La pena, la enorme vergüenza de ser mexicano me llevó a subir en mi moto y dirigirme a La Casa del Migrante ubicada en el vecino municipio de Tultitlán. El refugio, fundado por los sacerdotes de la Iglesia de San Juan Diego se dedica a brindar alimentos y un lugar de descanso a los ciudadanos centroamericanos que llegan al lugar a bordo de los trenes de carga provenientes del sureste y que buscan abordar los vagones de carga que tienen como destino final la frontera con Estados Unidos.
El refugio se ubica en Cerrada de la Cruz #15, Colonia Lecheria, un barrio popular como muchas otras en la zona metropolitana, no fue difícil llegar pues se ubica en el anexo de la Iglesia de San Juan Diego. En el lugar, una modesta pinta sobre las paredes color salmón identifica a la modesta Casa del Migrante. En la entrada se anuncia el horario de atención: a partir de las 8 de la mañana y hasta las 9 de la noche. Ahí, los viajeros pueden pernoctar y descansar por un día entero, aunque en caso de que lleguen heridos pueden permanecer por más tiempo.
Héctor Vargas, el encargado del refugio me recibió y agradeció las donaciones de alimentos y ropa en buen estado que lleve. Héctor, me contó que debido a lo que pasó en Tamaulipas los migrantes tienen miedo y el flujo de personas ha disminuido considerablemente. También me explicó que de los 50 migrantes que llegaban diariamente al refugio, al momento de mi visita solo se encontraba 8 en el lugar.
Los migrantes tienen miedo de pasar por México. Muchos de ellos han desistido de seguir hacia Estados Unidos y regresan a sus paises por miedo a la delincuencia mexicana. Un golpe de realidad contra quienes muchas veces exigimos respeto a los derechos de los compatriotas que han emigrado a Canada y Estados Unidos, y que, nos guste o no nos guste, muchas veces resultan ser nuestros familiares o amigos cercanos.
Héctor me ofreció pasar a conocer el albergue, en el interior vi rostros cansados y con cierto hartazgo en su mirada. La apariencia de esas personas no es diferente a las que todos los días vemos en la calle o en el transporte público. La única diferencia es el acento en su voz y la atmósfera de melancolía y frustración que flota en el ambiente.
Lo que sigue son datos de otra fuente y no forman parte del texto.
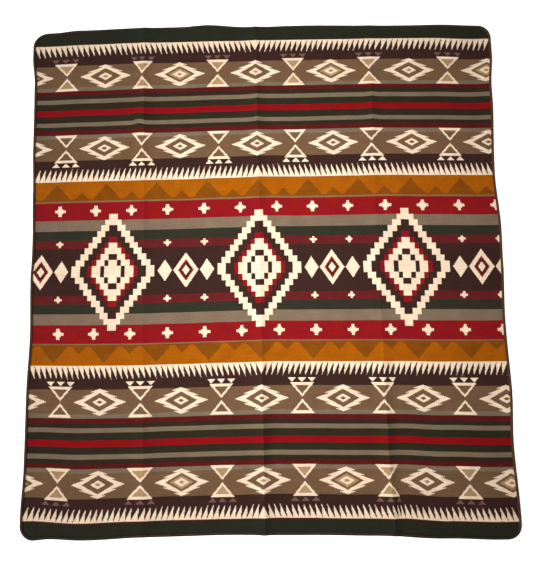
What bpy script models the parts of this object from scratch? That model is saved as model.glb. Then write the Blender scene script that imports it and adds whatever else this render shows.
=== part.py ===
"""Woven wool blanket with a bound edge, laid out flat on its back with the creases of its last folding.

Metres, +Z up. +X runs across the blanket along its stripes, +Y up its length. The origin is on the floor under
the middle. The sheet and its binding are drawn flat first, then both are laid by the same three rules: the run
of the edges, the creases and the small lifts of the edge.
"""

from collections import namedtuple
from math import ceil

import bmesh
import bpy

# The flat blanket, binding included
WIDTH = 2.250
LENGTH = 2.440
CORNER_RADIUS = 0.065
CORNER_STEPS = 5

# The cloth, and the tape that is folded over its edge
CLOTH = 0.003
TAPE = 0.001
TAPE_REACH = 0.013
TAPE_ROUND = 0.0012
GAP = 0.0003
EDGE_HEIGHT = CLOTH + 2 * TAPE + 2 * GAP
FOLD = TAPE + GAP
SETTLE = 0.075  # from the edge to where the cloth lies on the floor itself

# The grid of the sheet: fine across a crease, wide elsewhere
LONGEST_CELL = 0.110
CREASE_STEPS = (-1.0, -0.62, -0.34, -0.14, 0.0, 0.14, 0.34, 0.62, 1.0)

# How far each edge stands out from the plain rectangle: place along the edge, distance outwards
EDGE_RUN = {
    "left": (
        (-1.12, 0.003),
        (-0.90, -0.006),
        (-0.58, -0.007),
        (-0.29, -0.014),
        (-0.05, -0.008),
        (0.13, -0.011),
        (0.40, -0.005),
        (0.61, 0.000),
        (0.95, 0.005),
        (1.10, 0.0178),
    ),
    "right": (
        (-1.15, 0.0178),
        (-0.79, 0.0035),
        (-0.60, 0.0095),
        (-0.24, 0.000),
        (0.00, 0.006),
        (0.18, 0.008),
        (0.45, -0.007),
        (0.80, 0.002),
        (0.90, 0.000),
        (1.07, 0.013),
    ),
    "bottom": (
        (-1.08, -0.001),
        (-0.99, -0.007),
        (-0.85, 0.000),
        (-0.55, -0.011),
        (-0.20, -0.016),
        (0.15, -0.012),
        (0.50, -0.005),
        (0.80, 0.009),
        (1.02, 0.018),
    ),
    "top": (
        (-1.12, -0.018),
        (-1.03, -0.010),
        (-0.90, 0.002),
        (-0.60, 0.011),
        (-0.38, 0.012),
        (-0.27, 0.018),
        (-0.05, 0.007),
        (0.22, 0.011),
        (0.65, 0.004),
        (0.85, 0.002),
        (1.08, -0.004),
    ),
}
EDGE_FADE = 0.50  # how far in the cloth still follows its edge

# The creases, all ridges. place: its line on the flat cloth. drift: how far the laid crease is off that line.
# height: the ridge's height. Both are tables along the crease. before and after: the width of each flank.
Crease = namedtuple("Crease", "place drift height before after")
UPRIGHT_CREASES = (
    Crease(
        place=-0.578,
        drift=((-1.20, 0.010), (0.00, 0.000), (1.20, -0.010)),
        height=((-1.20, 0.003), (-0.80, 0.005), (-0.20, 0.003), (0.30, 0.004), (0.80, 0.007), (1.20, 0.004)),
        before=0.085,
        after=0.060,
    ),
    Crease(
        place=-0.023,
        drift=((-1.20, 0.007), (0.00, 0.001), (1.20, -0.009)),
        height=((-1.20, 0.008), (-0.80, 0.010), (-0.25, 0.007), (0.25, 0.005), (0.80, 0.007), (1.20, 0.005)),
        before=0.080,
        after=0.055,
    ),
    Crease(
        place=0.545,
        drift=((-1.20, 0.025), (-0.80, 0.007), (0.20, -0.009), (1.20, -0.011)),
        height=((-1.20, 0.007), (-0.75, 0.009), (-0.20, 0.005), (0.30, 0.003), (0.80, 0.006), (1.20, 0.003)),
        before=0.090,
        after=0.065,
    ),
)
LEVEL_CREASES = (
    Crease(
        place=-0.010,
        drift=((-1.10, -0.004), (1.10, 0.004)),
        height=((-1.10, 0.003), (-0.40, 0.002), (0.10, 0.004), (0.60, 0.003), (1.10, 0.002)),
        before=0.060,
        after=0.060,
    ),
)

# Where the edge stands a little off the floor
Lift = namedtuple("Lift", "side middle half_length height reach")
LIFTS = (
    Lift("right", 0.90, 0.26, 0.007, 0.16),
    Lift("right", -0.62, 0.24, 0.004, 0.12),
    Lift("left", 0.62, 0.24, 0.004, 0.13),
    Lift("left", -0.55, 0.28, 0.003, 0.12),
    Lift("top", -0.27, 0.17, 0.005, 0.13),
    Lift("top", 0.88, 0.18, 0.004, 0.12),
    Lift("bottom", 0.72, 0.24, 0.005, 0.14),
    Lift("bottom", -0.72, 0.20, 0.003, 0.12),
)

WOOL_COLOUR = (0.178, 0.093, 0.050, 1.0)
BINDING_COLOUR = (0.069, 0.042, 0.016, 1.0)


def clear_scene():
    for obj in list(bpy.data.objects):
        bpy.data.objects.remove(obj, do_unlink=True)


def named_collection(name):
    collection = bpy.data.collections.new(name)
    bpy.context.scene.collection.children.link(collection)
    return collection


def plain_material(name, colour, roughness):
    material = bpy.data.materials.new(name)
    material.use_nodes = True
    shader = material.node_tree.nodes["Principled BSDF"]
    shader.inputs["Base Color"].default_value = colour
    shader.inputs["Roughness"].default_value = roughness
    shader.inputs["Metallic"].default_value = 0.0
    return material


def follow(table, place):
    """The value of a short table at a place, eased from row to row and level beyond its ends."""
    if place <= table[0][0]:
        return table[0][1]
    for (start, low), (end, high) in zip(table, table[1:]):
        if place <= end:
            part = (place - start) / (end - start)
            return low + (high - low) * part * part * (3 - 2 * part)
    return table[-1][1]


def shifted(place, along, half, before_edge, after_edge, creases):
    """A coordinate of the flat cloth as it is laid: it follows the two edges near them and the creases between."""
    stations = [(-half, -follow(EDGE_RUN[before_edge], along)), (-half + EDGE_FADE, 0.0)]
    stations += [(crease.place, follow(crease.drift, along)) for crease in creases]
    stations += [(half - EDGE_FADE, 0.0), (half, follow(EDGE_RUN[after_edge], along))]
    return place + follow(sorted(stations), place)


def crease_height(crease, across, along):
    """A ridge: steepest at its crest, and flat where it meets the floor."""
    offset = across - crease.place
    flank = crease.before if offset < 0 else crease.after
    rest = max(0.0, 1.0 - abs(offset) / flank)
    return follow(crease.height, along) * rest * rest


def lift_height(lift, x, y):
    along = y if lift.side in ("left", "right") else x
    inwards = {
        "left": x + WIDTH / 2,
        "right": WIDTH / 2 - x,
        "bottom": y + LENGTH / 2,
        "top": LENGTH / 2 - y,
    }[lift.side]
    off_middle = min(1.0, abs(along - lift.middle) / lift.half_length)
    rest = min(1.0, max(0.0, 1.0 - (inwards - TAPE_REACH) / lift.reach))
    return lift.height * (1.0 - off_middle**2) ** 2 * rest * rest


def relief(x, y):
    """How far the underside of the laid blanket stands off the floor at a place of the flat one."""
    height = sum(crease_height(crease, x, y) for crease in UPRIGHT_CREASES)
    height += sum(crease_height(crease, y, x) for crease in LEVEL_CREASES)
    return height + sum(lift_height(lift, x, y) for lift in LIFTS)


def lay(mesh):
    """Moves each point of a flat piece to where it is on the laid blanket."""
    for vert in mesh.verts:
        x, y, z = vert.co
        vert.co.x = shifted(x, y, WIDTH / 2, "left", "right", UPRIGHT_CREASES)
        vert.co.y = shifted(y, x, LENGTH / 2, "bottom", "top", LEVEL_CREASES)
        vert.co.z = z + relief(x, y)


def grid_lines(half, creases):
    """Where the lines of the sheet's grid run from one edge to the other."""
    lines = [-half, -half + SETTLE, half - SETTLE, half]
    for crease in creases:
        for step in CREASE_STEPS:
            lines.append(crease.place + step * (crease.before if step < 0 else crease.after))
    lines.sort()
    filled = lines[:1]
    for start, end in zip(lines, lines[1:]):
        cells = ceil((end - start) / LONGEST_CELL)
        filled += [start + (end - start) * cell / cells for cell in range(1, cells + 1)]
    return filled


def flat_sheet():
    """The flat cloth as one surface with rounded corners. Its outer ring of faces is as wide as the tape."""
    columns = grid_lines(WIDTH / 2 - FOLD, UPRIGHT_CREASES)
    rows = grid_lines(LENGTH / 2 - FOLD, LEVEL_CREASES)
    sheet = bmesh.new()
    bmesh.ops.create_grid(sheet, x_segments=len(columns) - 1, y_segments=len(rows) - 1, size=1.0)
    for vert in sheet.verts:
        vert.co.x = columns[round((vert.co.x + 1) / 2 * (len(columns) - 1))]
        vert.co.y = rows[round((vert.co.y + 1) / 2 * (len(rows) - 1))]
    bmesh.ops.bevel(
        sheet,
        geom=[vert for vert in sheet.verts if len(vert.link_edges) == 2],
        offset=CORNER_RADIUS - FOLD,
        segments=CORNER_STEPS,
        profile=0.5,
        affect="VERTICES",
    )
    bmesh.ops.inset_region(
        sheet,
        faces=sheet.faces[:],
        thickness=TAPE_REACH - FOLD,
        use_boundary=True,
        use_even_offset=True,
    )
    return sheet


def rim_stations(sheet):
    """The outline of the flat sheet in order, each point with the one across the outer ring from it."""
    start = next(vert for vert in sheet.verts if vert.is_boundary)
    stations = []
    here, last = start, None
    while last is None or here is not start:
        edges = here.link_edges
        inner = next(edge.other_vert(here) for edge in edges if not edge.is_boundary)
        stations.append((here.co.copy(), inner.co.copy()))
        nexts = [edge.other_vert(here) for edge in edges if edge.is_boundary]
        here, last = next(vert for vert in nexts if vert is not last), here
    return stations


def raise_sheet(sheet):
    """Lifts the flat sheet's outer ring onto the lower leaf of the tape and gives the sheet its thickness."""
    for vert in sheet.verts:
        if any(edge.other_vert(vert).is_boundary for edge in vert.link_edges):
            vert.co.z = FOLD
    upper = bmesh.ops.extrude_face_region(sheet, geom=sheet.faces[:], use_keep_orig=True)
    for vert in [item for item in upper["geom"] if isinstance(item, bmesh.types.BMVert)]:
        vert.co.z += CLOTH


def tape_section():
    """The folded tape cut across: distance in from the blanket's edge, height over the floor."""
    top = EDGE_HEIGHT
    return (
        (TAPE_REACH, 0.0),
        (TAPE_ROUND, 0.0),
        (0.0, TAPE_ROUND),
        (0.0, top - TAPE_ROUND),
        (TAPE_ROUND, top),
        (TAPE_REACH, top),
        (TAPE_REACH, top - TAPE),
        (TAPE, top - TAPE),
        (TAPE, TAPE),
        (TAPE_REACH, TAPE),
    )


def flat_tape(stations):
    """The tape's section carried round the outline as one closed loop."""
    tape = bmesh.new()
    rings = []
    for outer, inner in stations:
        outwards = (outer - inner).normalized()
        ring = []
        for inwards, height in tape_section():
            point = outer + outwards * (FOLD - inwards)
            point.z = height
            ring.append(tape.verts.new(point))
        rings.append(ring)
    for ring, after in zip(rings, rings[1:] + rings[:1]):
        for k in range(len(ring)):
            tape.faces.new((ring[k - 1], ring[k], after[k], after[k - 1]))
    return tape


def add_piece(name, mesh, collection, material):
    bmesh.ops.recalc_face_normals(mesh, faces=mesh.faces[:])
    data = bpy.data.meshes.new(name)
    mesh.to_mesh(data)
    mesh.free()
    data.materials.append(material)
    collection.objects.link(bpy.data.objects.new(name, data))


def build_blanket():
    clear_scene()
    collection = named_collection("blanket")
    sheet = flat_sheet()
    tape = flat_tape(rim_stations(sheet))
    raise_sheet(sheet)
    lay(sheet)
    lay(tape)
    add_piece("field", sheet, collection, plain_material("woven_wool", WOOL_COLOUR, 0.95))
    add_piece("binding", tape, collection, plain_material("felt_binding", BINDING_COLOUR, 0.90))


build_blanket()
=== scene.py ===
"""Woven wool blanket with a felt-bound edge, laid out flat on a pale floor under soft studio light.

Metres, +Z up. +X runs across the blanket along its stripes, +Y up its length, and the origin is on the
floor under the middle. The sheet and its tape are drawn flat first, then laid by the same rules as the
solids: the run of the edges, the creases of the last folding and the small lifts of the edge. The sheet
keeps its flat coordinates as its UV map, in which the stripes and figures are woven.
"""

from collections import namedtuple
from math import atan2, ceil, hypot, pi

import bpy
import numpy as np
from mathutils import Matrix, Vector


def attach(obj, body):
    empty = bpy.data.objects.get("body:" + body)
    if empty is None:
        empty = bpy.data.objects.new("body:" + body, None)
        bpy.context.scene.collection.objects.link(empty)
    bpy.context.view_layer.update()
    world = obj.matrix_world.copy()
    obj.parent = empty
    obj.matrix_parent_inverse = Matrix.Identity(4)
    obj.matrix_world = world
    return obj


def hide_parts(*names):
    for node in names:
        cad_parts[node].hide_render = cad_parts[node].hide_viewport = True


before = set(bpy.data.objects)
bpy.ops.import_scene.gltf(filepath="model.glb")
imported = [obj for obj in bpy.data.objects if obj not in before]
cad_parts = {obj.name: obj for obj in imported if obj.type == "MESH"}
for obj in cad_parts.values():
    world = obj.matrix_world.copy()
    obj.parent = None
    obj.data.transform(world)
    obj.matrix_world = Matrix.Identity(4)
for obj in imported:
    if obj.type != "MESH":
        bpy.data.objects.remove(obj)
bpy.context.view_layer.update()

# The flat blanket, binding included
WIDTH = 2.250
LENGTH = 2.440
CORNER_RADIUS = 0.065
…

Es triste decirlo, pero en el lugar se percibía una barrera defensiva que es sencillo comprender al imaginar todo lo que sufren en su peregrinar.
Me hubiera gustado cruzar un par de palabras con ellos, pero comprendí que no era el momento para hacerlo. Ellos no estan ahí por gusto propio y seguramente preferirían olvidar muchas de las cosas que podrían contarme.
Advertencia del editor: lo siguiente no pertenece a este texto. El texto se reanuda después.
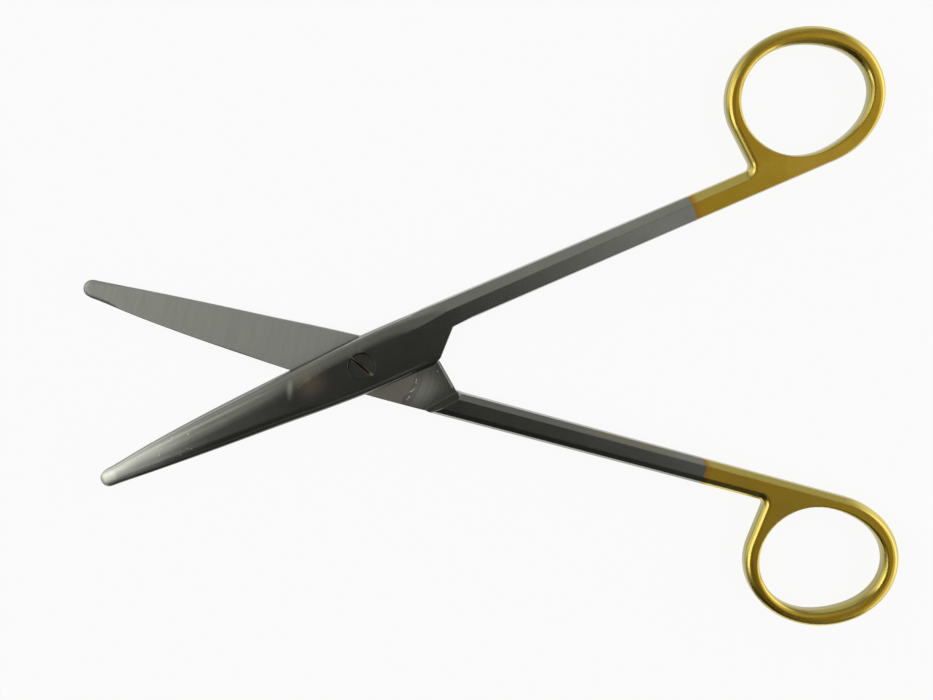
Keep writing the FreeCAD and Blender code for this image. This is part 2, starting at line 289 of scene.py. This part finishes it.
steel = {
    "light": (0.405, 0.413, 0.370),
    "dark": (0.362, 0.369, 0.331),
    "cloud": 90.0,                  # cells per metre of the patches
    "speckle": 2600.0,
    "speckleShare": 0.5,
    "contrast": (0.55, 0.95),
    "roughness": 0.195,
    "spread": 0.015,                # rougher in the dark patches, smoother in the light ones
    "polished": 0.12,               # roughness of the slopes, finer than the flats
    "polishedTilt": (0.97, 0.91),   # by how level the face is: 1 level, 0 upright
    "polishedSide": (0.6 * mm, -0.6 * mm),  # on the spine side only
    "spine": (0.135, 0.142, 0.122),     # painted shade on the slope on the spine side
    "spineFacing": (-0.22, -0.42),
    "spineTilt": (0.35, 0.50),
    "spineEnd": (23.0 * mm, 19.0 * mm),
    "heel": (0.105, 0.115, 0.098),      # painted shade on the chamfer across the heel
    "heelFacing": (0.25, 0.45),
    "heelTilt": (0.30, 0.45),
    "heelBand": (5.0 * mm, 7.0 * mm, 19.5 * mm, 21.0 * mm),
    "sides": (0.135, 0.140, 0.125),     # painted shade on upright sides
    "sidesTilt": (0.52, 0.28),
}


# what the steps of a half's finish work from
def readHalf(tree, side):
    place = halfCoordinates(tree, side)
    x, y, z = addNode(tree, "SeparateXYZ", {0: place}).outputs
    faceX, faceY, faceZ = addNode(tree, "SeparateXYZ", {0: halfFacing(tree, side)}).outputs
    tone = noise(tree, place, steel["cloud"], 4.0)
    speckle = noise(tree, place, steel["speckle"], 3.0, 0.7)
    clouds = plus(tree, tone, speckle, steel["speckleShare"])
    return {
        "side": side, "place": place, "x": x, "y": y, "z": z,
        "faceX": faceX, "faceY": faceY, "faceZ": faceZ,
        "level": calc(tree, "ABSOLUTE", faceZ),     # 1 on level faces, 0 on upright sides
        "fromPivot": fromAxis(tree, place),
        "tone": tone,
        "patch": ramp(tree, clouds, *steel["contrast"]),
        "onLap": both(tree, *band(tree, z, *groundFace["layer"])),
    }


# painted light on the blades: a highlight towards the tips, and on the front blade a brown
# reflection and a highlight streak
wear = {
    "tip": (0.74, 0.75, 0.69),
    "tipRoughness": 0.33,
    "tipStart": (-30.0 * mm, -53.0 * mm),
    "tint": (0.50, 0.385, 0.28),    # painted brown reflection, before the joint
    "tintMark": (-10.4, 0.7, 10, 2.6, 2.0, 0.9),    # as the nicks, with how soft it is
    "tintShare": 0.75,
    "streak": (0.86, 0.87, 0.74),   # painted highlight, across the blade
    "streakMark": (-14.5, 1.2, 62, 1.5, 0.55, 0.9),
    "streakShare": 0.55,
    "roughness": 0.27,              # of the painted reflection and the painted highlight streak
}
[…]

La Casa del migrante consta de un salón de unos 5 metros de ancho por unos 120 de largo en el que se ubican alrededor de 30 literas y una área con sillas plegables en donde es posible distraerse mirando un pequeño televisor.
El refugio cuenta con ducha, sanitarios y un lugar para lavar ropa. Del lado derecho, hay un comedor en el que se sirven alimentos regularmente subsidiados por fondos donados por la diócesis local.
Héctor me habló de las carencias de la casa del migrante. Hace falta de todo, pero muy especialmente necesitan azúcar, café, papel higiénico, alimentos en grano y enlatados así como ropa en buen estado, particularmente ropa interior y calcetines. También son bien recibidas medicinas en buen estado y con fecha de caducidad vigente.
Después de dejar mi donativo, -que francamente se me hizo insignificante en relación a la enorme labor que hacen estos voluntarios- me despedí con la promesa de regresar e incentivar a otros motociclistas a que colaboren con donativos para el refugio.
Tal vez, lo único rescatable de lo que pasó en Tamaulipas sea el hecho que se dio a conocer.
Héctor me platicó que cosas como lo de Tamaulipas ocurren regularmente sin que nadie se entere. Por lo que, de alguna forma, sacar a la luz estos hechos terribles tal vez sirva para que los ciudadanos de a pie nos sacudamos el sonsonete del bicentenario y nos pongamos en movimiento para que este país de verdad mejore.